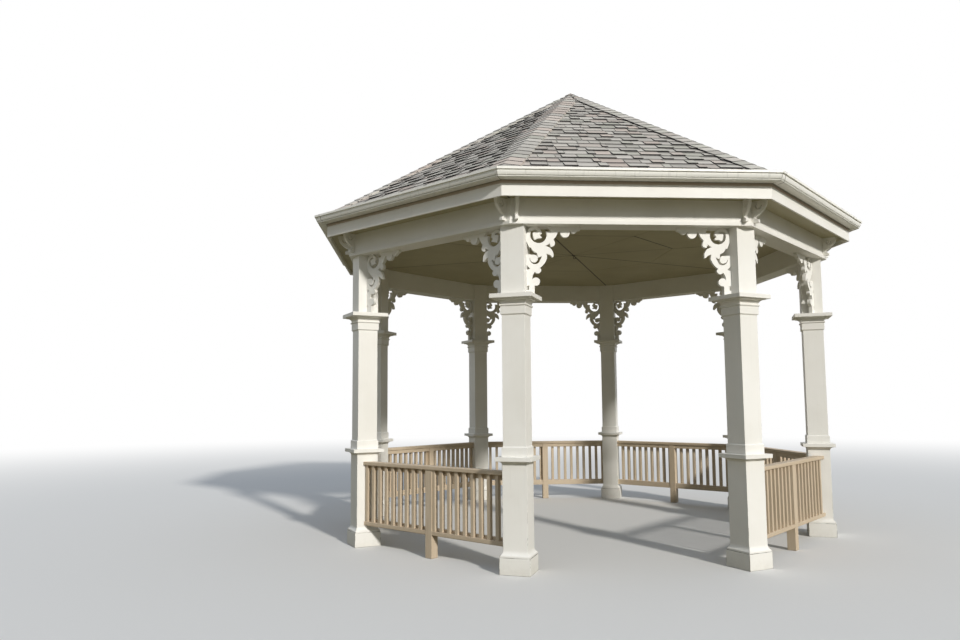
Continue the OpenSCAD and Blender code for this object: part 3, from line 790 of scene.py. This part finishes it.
def makeHips(r):
    # the fold is how steeply a slope falls away from the plane that lies across the hip
    slopeNormal = Vector((math.sin(pitch) * math.cos(halfTurn), math.sin(pitch) * math.sin(halfTurn),
                          math.cos(pitch)))
    fold = math.tan(slopeNormal.angle(Vector((math.sin(hipSlope), 0, math.cos(hipSlope)))))
    wing, soft = r["capWing"], r["capRounding"]
    across = [(x, r["capButt"] - fold * (abs(x) if abs(x) > soft / 2 else (x * x / soft + soft / 4)))
              for x in (-wing, -wing / 2, -soft / 2, 0, soft / 2, wing / 2, wing)]
    length = r["capExposure"] + r["capOverlap"]
    # the cap's side towards the key stays pale, and its other side is painted dark as painted shade
    tab = laidTab("hiptab", across, length, r["capTail"], r["capSide"], litSides=1)
    tree = hipTree(tab, hipShingle, r)
    for column in numbers:
        # neighbours differ a little in height, so that they don't lie in one plane at the peak
        piece = grown(f"hip_caps_{column}", tree, {
            "Count": math.floor(hipLength / r["capExposure"]), "Exposure": r["capExposure"],
            "Length": hipLength, "Narrowing": math.sin(halfTurn) * math.cos(pitch),
            "Lift": r["capLift"] * (column % 2), "Sink": r["capSink"], "Seed": r["hipSeed"] + column})
        piece.data.transform(roofMatrix(columnMatrix(column), cornerOut, hipSlope))
        finishPiece(piece, hipShingle, "shingles")
    bpy.data.objects.remove(tab)


# The cap on the peak: a square of the hips' shingle, with dark cut edges.
peakCap = dict(tone=0.85, hue=0.9, upright=0.5)


def makePeakCap(c):
    mesh = dressed("roof_cap", "peak_cap", hipShingle, "shingles", woodwork["noEase"]).data
    for label in ("tone", "hue"):
        mark(mesh, label, [c[label]] * len(mesh.vertices))
    mark(mesh, "cut", [1.0 if face.normal.z < c["upright"] else 0.0 for face in mesh.polygons], domain="FACE")


makeSlopes(roof)
makeHips(roof)
makePeakCap(peakCap)
print("roof shingled")


def makeColumns(w):
    reach = math.hypot(columnOut, columnAlong)
    for column in numbers:
        mesh = dressed(f"column_{column}", f"boxed_column_{column}", columnPaint, "painted_wood",
                       w["columnEase"]).data
        # each point's place in the column's own axes, for the cracks along its corners
        inward = Matrix.Translation((-reach, 0, 0)) @ columnMatrix(column).inverted()
        places = [inward @ vertex.co for vertex in mesh.vertices]
        mark(mesh, "local", [number for place in places for number in place], kind="FLOAT_VECTOR")


def makeWoodwork(w):
    for side in numbers:
        dressed(f"brackets_{side}", f"sawn_brackets_{side}", uprightPaint, "painted_wood", w["bracketEase"])
    for pair in range(1, plan["sides"] // 2 + 1):
        dressed(f"corbels_{pair}", f"sawn_corbels_{pair}", uprightPaint, "painted_wood", w["corbelEase"])
    for node, name in (("beam_ring", "frieze_boards"), ("frieze_strip", "frieze_moulding"),
                       ("fascia", "fascia_boards")):
        dressed(node, name, levelPaint, "painted_wood", w["beamEase"])
    for node, name in (("soffit", "soffit_boards"), ("ceiling", "ceiling_panels")):
        dressed(node, name, shadedBoardPaint, "ceiling_wood", w["noEase"])


makeColumns(woodwork)
makeWoodwork(woodwork)
print("woodwork and ceiling dressed")

# Gutter: a folded sheet with a hemmed rim, a nearly upright face and a bead, and a sleeve over each mitre.
# Steps are pairs of how far in and how far down.
gutterParts = dict(out=gutterHigh.y - 0.0014, top=gutterHigh.z, foot=gutterLow.z, back=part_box("fascia")[1].y,
                   backDrop=0.012, hem=0.01, hemDrop=0.008, rim=0.021, rimStep=(0.014, 0.003), slant=0.01,
                   bulge=0.003, bulgeSteps=6, face=0.042, beadStep=(0.016, 0.002), bead=0.01, beadSteps=8,
                   sheet=0.0016, shadedBack=0.035, wallShade=0.003, sleeve=(0.012, 0.085), sleeveLift=0.0012,
                   sleeveGap=0.0002, sleeveEnd=0.022, sleeveEndDarkness=(0.2, 1.0, 0.5, 0.8), leastMitre=0.35,
                   sharpAngle=28)


def bowed(start, end, bow, steps):
    # points from start to end, swelling sideways by bow in the middle
    along = Vector(end) - Vector(start)
    side = Vector((along.y, -along.x)).normalized()
    return [Vector(start) + along * k / steps + side * bow * math.sin(math.pi * k / steps)
            for k in range(steps + 1)]


def gutterLine(g):
    # the outer skin's section as distance from the middle and height, from the back's top to the hem's end
    out, top, back, foot = g["out"], g["top"], g["back"], g["foot"]
    rim = Vector((out, top - g["rim"]))
    faceTop = rim - Vector(g["rimStep"])
    faceFoot = faceTop - Vector((g["slant"], g["face"]))
    beadTop = faceFoot - Vector(g["beadStep"])
    line = [Vector((back, top - g["backDrop"])), Vector((back, foot)), Vector((back + g["shadedBack"], foot))]
    line += bowed((beadTop.x, foot), beadTop, g["bead"], g["beadSteps"])
    line += bowed(faceFoot, faceTop, g["bulge"], g["bulgeSteps"])
    line += [rim, Vector((out, top)), Vector((out - g["hem"], top)),
             Vector((out - g["hem"], top - g["hemDrop"]))]
    return line


def shifted(line, depth, least):
    # the same section, moved by depth towards its left, and never further at a fold than least allows
    moved = []
    for index, point in enumerate(line):
        ways = [(line[k + 1] - line[k]).normalized() for k in (index - 1, index) if 0 <= k < len(line) - 1]
        lefts = [Vector((-way.y, way.x)) for way in ways]
        middle = sum(lefts, Vector((0, 0))).normalized()
        moved.append(point + middle * depth / max(least, middle.dot(lefts[0])))
    return moved


def atCorner(column, section, along=Vector((0, 0, 0))):
    # a section's points on the upright plane through a corner, moved along
    corner = columnMatrix(column)
    return [corner @ (Vector((spot.x / math.cos(halfTurn), 0, spot.y)) + along) for spot in section]


def bandOf(here, there, count):
    # faces from each of a section's points to the same point of the next section
    return [(here + k, there + k, there + (k + 1) % count, here + (k + 1) % count) for k in range(count)]


def sweptRing(name, section):
    # the closed section carried round all corners
    count = len(section)
    points = [point for column in numbers for point in atCorner(column, section)]
    faces = []
    for start in range(0, len(points), count):
        faces += bandOf(start, (start + count) % len(points), count)
    return meshOf(name, points, faces)


def sleeveMesh(g, line, column):
    # sheet folded round a corner, a little outside the gutter's own; some sleeves darken more towards their
    # end than others
    outer = shifted(line, -g["sleeveLift"], g["leastMitre"])
    inner = shifted(line, -g["sleeveGap"], g["leastMitre"])
    section = outer + inner[::-1]
    count = len(section)
    points, faces, darkening = [], [], []
    most = g["sleeveEndDarkness"][(column - 1) % len(g["sleeveEndDarkness"])]
    left, right = g["sleeve"]
    clean = right - g["sleeveEnd"]
    for reach, way, endDarkness in ((left, -1, 0.0), (0.0, 0, 0.0), (clean, 1, 0.0), (right, 1, most)):
        along = Vector((-math.sin(halfTurn), way * math.cos(halfTurn), 0)) * reach
        points += atCorner(column, section, along)
        darkening += [endDarkness] * count
    for start in (0, count, 2 * count):
        faces += bandOf(start, start + count, count)
    faces.append(tuple(range(count)))
    faces.append(tuple(range(4 * count - 1, 3 * count - 1, -1)))
    mesh = meshOf("sleeve", points, faces)
    mark(mesh, "darkening", darkening)
    return mesh


def makeGutter(g):
    line = gutterLine(g)
    section = line + shifted(line, g["sheet"], g["leastMitre"])[::-1]
    sheet = linked("gutter_sheet", sweptRing("gutter_sheet", section))
    # the back of the bed, against the fascia, is painted dark: painted shade in that corner
    darkening = [1.0 if spot.x < g["back"] + g["wallShade"] else 0.0 for spot in section]
    mark(sheet.data, "darkening", darkening * plan["sides"])
    # a sleeve leaves out the back and the hem
    sleeves = [sleeveMesh(g, line[2:-2], column) for column in numbers]
    mitres = linked("gutter_mitres", joined("gutter_mitres", sleeves))
    for piece in (sheet, mitres):
        shape = bmesh.new()
        shape.from_mesh(piece.data)
        bmesh.ops.recalc_face_normals(shape, faces=shape.faces)
        shape.to_mesh(piece.data)
        shape.free()
        smoothed(piece.data, g["sharpAngle"])
    finishPiece(sheet, sheetPaint, "gutter_metal", "gutter")
    finishPiece(mitres, sheetPaint, "gutter_metal")


makeGutter(gutterParts)
print("gutter folded")

# Railings: boards with eased edges and square balusters, cut on the slant to the pedestals.
railLow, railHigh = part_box("railing_5")
rails = dict(line=(railLow.y + railHigh.y) / 2, top=railHigh.z, handrail=(0.108, 0.038), post=0.089,
             lumber=0.038, underRail=0.051, innerBoard=(0.218, 0.077), outerRail=(0.232, 0.043), balusters=9,
             ease=0.0018, handrailEase=0.006, easeSteps=2, sharpAngle=50, seed=500, shiftSalt=5,
             grainShifts=(5, 60), boardShift=3.7, boardTone=0.37)


def endAt(out):
    # how far a board at this distance from the middle runs along the side before it meets the pedestal
    pedestalEnd = plan["pedestalWidth"] / 2 / math.cos(halfTurn)
    return columnAlong - pedestalEnd + (out - columnOut) * math.tan(halfTurn)


def easedBoard(low, high, ease, slanted=False):
    # The points and faces of one board. Slanted ones run from pedestal to pedestal.
    shape = bmesh.new()
    bmesh.ops.create_cube(shape, size=1)
    for vertex in shape.verts:
        vertex.co = [low[k] if vertex.co[k] < 0 else high[k] for k in range(3)]
        if slanted:
            vertex.co.y = math.copysign(endAt(vertex.co.x), vertex.co.y)
    bmesh.ops.bevel(shape, geom=shape.edges[:], offset=ease, segments=rails["easeSteps"], profile=0.5,
                    affect="EDGES")
    points = [vertex.co.copy() for vertex in shape.verts]
    faces = [[vertex.index for vertex in face.verts] for face in shape.faces]
    shape.free()
    return points, faces


def boardMesh(name, boards, r):
    # boards lists (points, faces, long axis): each keeps its own grain, with the length on X
    points, faces, grain, tone = [], [], [], []
    for number, (corners, sides, axis) in enumerate(boards):
        start = len(points)
        points += corners
        faces += [[start + k for k in side] for side in sides]
        order = (axis, (axis + 1) % 3, (axis + 2) % 3)
        grain += [corner[k] + r["boardShift"] * number for corner in corners for k in order]
        tone += [(number * r["boardTone"]) % 1.0] * len(corners)
    mesh = meshOf(name, points, faces)
    mark(mesh, "grain", grain, kind="FLOAT_VECTOR")
    mark(mesh, "tone", tone)
    return mesh


def railingTree(source, material, r):
    # Two rows of balusters beside the middle post, each with a grain of its own.
    tree, given = groupTree("balusters", ("Count", "Seed"), ("Spacing", "First", "Second", "Line"))
    step = vectorOf(tree, 0, given["Spacing"])
    both = put(tree, "GeometryNodeJoinGeometry")
    for start in ("First", "Second"):
        place = vectorOf(tree, given["Line"], given[start])
        feeds = {"Count": given["Count"], "Offset": step, "Start Location": place}
        row = outOf(tree, "GeometryNodeMeshLine", feeds)
        tree.links.new(row, both.inputs[0])
    index = outOf(tree, "GeometryNodeInputIndex")
    salted = plus(tree, given["Seed"], r["shiftSalt"])
    places = stored(tree, both.outputs[0], "tone", randomOf(tree, 0, 1, index, given["Seed"]))
    places = stored(tree, places, "shift", randomOf(tree, *r["grainShifts"], index, salted))
    sticks = copiesOf(tree, source, places)
    along = vectorOf(tree, named(tree, "shift"))
    grain = named(tree, "grain", "FLOAT_VECTOR")
    shift = outOf(tree, "ShaderNodeVectorMath", {0: grain, 1: along}, operation="ADD")
    sticks = without(tree, stored(tree, sticks, "grain", shift, "FLOAT_VECTOR"), "shift")
    whole = put(tree, "GeometryNodeJoinGeometry")
    tree.links.new(given["Geometry"], whole.inputs[0])
    tree.links.new(sticks, whole.inputs[0])
    closeTree(tree, whole.outputs[0], material)
    return tree


def railingBoards(r):
    line, half, ease = r["line"], r["lumber"], r["ease"]
    wide, thick = r["handrail"]
    under = r["top"] - thick
    post = r["post"] / 2
    innerFoot, innerTall = r["innerBoard"]
    outerFoot, outerWide = r["outerRail"]
    # the handrail, the rail under it, the inner bottom board and the outer bottom rail; -1 and 1 stand for
    # the ends, which are cut on the slant
    runs = [((line - wide / 2, -1, under), (line + wide / 2, 1, r["top"]), r["handrailEase"]),
            ((line - half, -1, under - r["underRail"]), (line, 1, under), ease),
            ((line - half, -1, innerFoot), (line, 1, innerFoot + innerTall), ease),
            ((line, -1, outerFoot), (line + outerWide, 1, outerFoot + half), ease)]
    boards = [(*easedBoard(low, high, soft, True), 1) for low, high, soft in runs]
    boards.append((*easedBoard((line - post, -post, 0), (line + post, post, under), ease), 2))
    return boards


def makeRailings(r):
    foot = r["outerRail"][0] + r["lumber"]
    stick = easedBoard((0, 0, foot), (r["lumber"], r["lumber"], r["top"] - r["handrail"][1]), r["ease"])
    source = linked("stick", boardMesh("stick", [(*stick, 2)], r))
    source.hide_render = True
    tree = railingTree(source, railWood, r)
    end = endAt(r["line"])
    spacing = (end - r["post"] / 2) / r["balusters"]
    for side in numbers[1:]:
        mesh = boardMesh(f"boards_{side}", railingBoards(r), r)
        piece = grown(f"balustrade_{side}", tree, {
            "Count": r["balusters"], "Spacing": spacing, "First": -end, "Second": r["post"] / 2,
            "Line": r["line"], "Seed": r["seed"] + side}, mesh)
        piece.data.transform(sideMatrix(side))
        smoothed(piece.data, r["sharpAngle"])
        flattened(piece, True)
        finishPiece(piece, railWood, "rail_wood", f"railing_{side}")
    bpy.data.objects.remove(source)


makeRailings(rails)
print("railings built")

# The hook is the one CAD node that still shows.
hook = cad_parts["ceiling_hook"].data
hook.materials.clear()
hook.materials.append(hookSteel)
# # # #
- **THE TASK**:
Count every line in the data that contains the word "this", then give that count and nothing else.

- **EXERCISE OUTPUT**:
2